高校を卒業した私は、とある専門学校に通うため、大好きな彼と離れたくないため、東京のN区に住むことにした。
その沿線の駅近くの居酒屋で意気投合したお兄さんがいた。
色々話してみると家がすぐ近所で、普段は音楽関係のお仕事をしているという。
私は「信濃町」というワードともう1つ、「バイトで『ホテトル』の送迎をしている」というワードに胸熱になった。
お兄さん(仮名:西山さん)は、男3人で一軒家を借りていて、暇があるとそこに行ってはゲームの相手をしながら飲んでいた。
ある日、「今日はホテトルの日だ」と言うので「連れてって!!!!」とお願いしたところ、社長の許可も下りて事務所に潜入することができた。
一応言っておくけど、私はただの野次馬で、どんな繁忙期に誘われようと、「1日最低3万約束する」と言われようと、その道に足を踏み込もうとは思っていない。
知ってるかな?
長い時間『ソープ』で働いているお姉さんって肘にシワがないんだよ。
「職業病なんだ」って言ってた。
マットプレイの時に、肘に全体重をかけて体を動かすので、気づいたらツルツルになっていたそうだ。
ホテトルと言っても、本当に風俗バージンの人はほぼいなくて、前職がソープだったり、ピンサロだったり、他のホテトルから流れてきている人がほとんどだった。
繁忙期の真っ最中だったこともあって、事務所にお姉さんが待機していることは少なかったけれど、西山さんの車の助手席に同乗させてもらって送迎に付き合っているうちに、お姉さんたちとも仲良くなれた。
ソープの「肘ツルツル話」も、あるお姉さんから教えてもらった。
その事務所に在籍している人に、黒髪ロングで華奢、透き通るような真っ白い肌のお姉さんがいた。
口数が少ない…というより、常に具合が悪そうな人だった。
人気のあるお姉さんで、1件終わるとすぐ次へという感じだったんだけど、いつもいつも薬を飲んでいるのだ。
たまに「ごめん…」と言って車を停めさせ、路上で嘔吐していることすらあった。
私はたまらず西山さんに聞いた。
「どうしてあの人、あんなに具合が悪いのにお客さんとってるの?」
「妊娠してるんだよ。どうしようもないヒモ男に惚れてて、その男への生活費と中絶するための金を稼いでるらしいよ」
いつも飲んでいる薬は、酷い悪阻を和らげるための薬だったのだ…。
そのお姉さんはお腹が目立つようになった途端、辞めて行った。
九州から出稼ぎのように上京してきたという別のお姉さんは、大切に思っていた人が刑務所に入ってしまい、愛想つかして逃げたくて東京に出てきたと言っていた。

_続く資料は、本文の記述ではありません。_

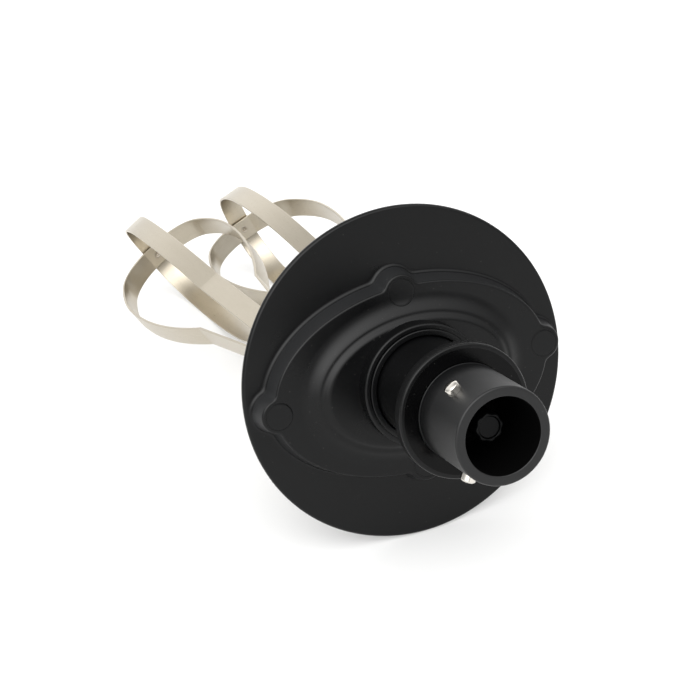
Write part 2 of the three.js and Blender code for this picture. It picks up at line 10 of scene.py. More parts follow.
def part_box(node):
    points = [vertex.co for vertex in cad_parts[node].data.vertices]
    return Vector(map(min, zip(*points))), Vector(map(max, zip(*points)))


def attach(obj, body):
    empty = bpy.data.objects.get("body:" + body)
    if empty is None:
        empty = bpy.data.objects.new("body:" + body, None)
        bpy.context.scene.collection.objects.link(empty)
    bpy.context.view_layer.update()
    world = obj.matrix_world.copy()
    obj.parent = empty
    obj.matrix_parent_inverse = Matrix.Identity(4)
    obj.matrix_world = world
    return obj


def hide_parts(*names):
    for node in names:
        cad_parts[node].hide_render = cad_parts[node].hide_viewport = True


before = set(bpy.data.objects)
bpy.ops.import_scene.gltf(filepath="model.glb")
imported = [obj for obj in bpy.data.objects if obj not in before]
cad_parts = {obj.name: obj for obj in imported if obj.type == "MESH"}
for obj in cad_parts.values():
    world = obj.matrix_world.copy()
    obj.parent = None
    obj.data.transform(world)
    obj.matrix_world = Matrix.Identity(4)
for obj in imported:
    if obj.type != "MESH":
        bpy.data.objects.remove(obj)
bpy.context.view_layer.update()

MM = 0.001
TAU = 2 * math.pi


# ---------------------------------------------------------------- sizes, from the frame where it has them

def span(node):
    """Lowest and highest corner of a CAD node, in millimetres."""
    low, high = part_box(node)
    return np.array(low) / MM, np.array(high) / MM


def heights(node):
    """Lowest and highest z of a CAD node."""
    low, high = span(node)
    return low[2], high[2]


def radius_of(node):
    low, high = span(node)
    return max(high[0] - low[0], high[1] - low[1]) / 2


GAP = 0.3  # the clearance that the frame leaves between pieces that meet
COVER_TURN = math.radians(-2)  # the cover's oval against the line of the two spindles

TUBE_BOTTOM, TUBE_TOP = heights("coupling_tube")
TUBE_RADIUS = 16.6
TUBE_BORE = 13.1
TUBE_FOOT = 16.75
TUBE_FOOT_BOTTOM, TUBE_FOOT_TOP = 0.2, 0.7  # the low step at the tube's foot, above the flange's face
PINS = [f"bayonet_pin_{i + 1}" for i in range(3)]
PIN_RADIUS = 2.55
PIN_SOCKET = 2.62
PIN_DEPTH, PIN_REACH = 2.2, 3.1  # how far a pin goes into the tube's side and stands out of it
FLANGE_RADIUS = radius_of("flange_collar")
FLANGE_BACK = heights("flange_collar")[0]
FLANGE_EDGE = 1.6  # width of the rounded edge round the flat face
NECK_BOTTOM, NECK_TOP = heights("neck_sleeve")
NECK_RADIUS = 17.6
NECK_FOOT = radius_of("neck_sleeve")
NECK_FOOT_TOP = -41.4
NECK_BORES = ((12.2, -8.5), (9.8, -15.1), (7.5, -18.1))  # radius and floor: recess, bearing seat, shaft hole
NECK_SKIRT = 15.4  # inside radius below the shaft hole
BORE_SHADE_STEP = 1.0  # how far inside the neck's outer radius the painted shade on its inner faces begins
DOG_OUTER, DOG_ROOT, DOG_BORE = 4.95, 4.5, 3.82
DOG_LOBES = 8
DOG_FILLET = 0.6
SHAFT_RADIUS, SHAFT_END, SHAFT_COLLAR = 3.7, 3.2, 5.2
SHAFT_END_TOP = -59.9
SHAFT_COLLAR_BOTTOM, SHAFT_COLLAR_TOP = -52.7, -51.0

DISC_RADIUS = radius_of("splash_cover")
DISC_BOTTOM, COLLAR_TOP = heights("splash_cover")
DISC_THICKNESS = 2.4
DISC_TOP = DISC_BOTTOM + DISC_THICKNESS
PLATEAU = heights("screw_plug_left")[1]
PLATEAU_A, PLATEAU_B = 51.2, 33.6
WALL_DRAFT = 1.6
EAR_RADIUS = 5.9
EAR_BLEND = 1.6
EAR_X = 50.2
EAR_Y = 31.8
PLUG_SIDES = ("left", "right", "front", "back")
PLUG_RADIUS = radius_of("screw_plug_left")
PLUG_EDGE = 0.14
WELL_RADIUS = PLUG_RADIUS + 0.06
WELL_FLOOR = PLATEAU - 2.1
TERRACE_A, TERRACE_B = 35.7, 24.0
COLLAR_RADIUS = 21.9
COLLAR_SHOULDER = -33.3
COLLAR_BEAD = 20.0
COLLAR_GROOVE = COLLAR_SHOULDER - 0.5
COVER_WALL = 2.4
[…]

そのお姉さんとは結構気が合って、プライベートでも遊ぶほどだった。
「彼女気取りでセックスしてあげたらそれで喜んでくれるから、ホテトルは楽~」
そう言っていた。
ソープみたいに色々な段取りを踏まなくていいし、『プロなんだから』って気構えしなくてもいいから、本当に楽だったみたい。
ただ、ホテトルもソープも同じなのは、自分で客を選べないということだ。
過去に問題を起こした「出禁男」でない限りは、客がお姉さんを選ぶことができる。
どんなに不潔っぽくても、生理的に受け付けなくても、客に見えないようにローションを膣内奥に塗り込み、感じるフリして恍惚の表情を浮かべながら相手をイカセなければいけないのだ。
私はちゃんと届けを出しているお店なら、ソープだろうがヘルスだろうが性感だろうが、働いてお金を頂いているお姉さんは“プロ”なんだと思う。
たとえ風俗でも、“プロ”にしかできない素晴しいテクニックを持っている。
競争が常の世界だから、努力や探究心は普通のお仕事のプロの人たちと一緒だ。
その辺の女が「プロ以上に上手い」と褒められたとしても、所詮は“素人”なのだ。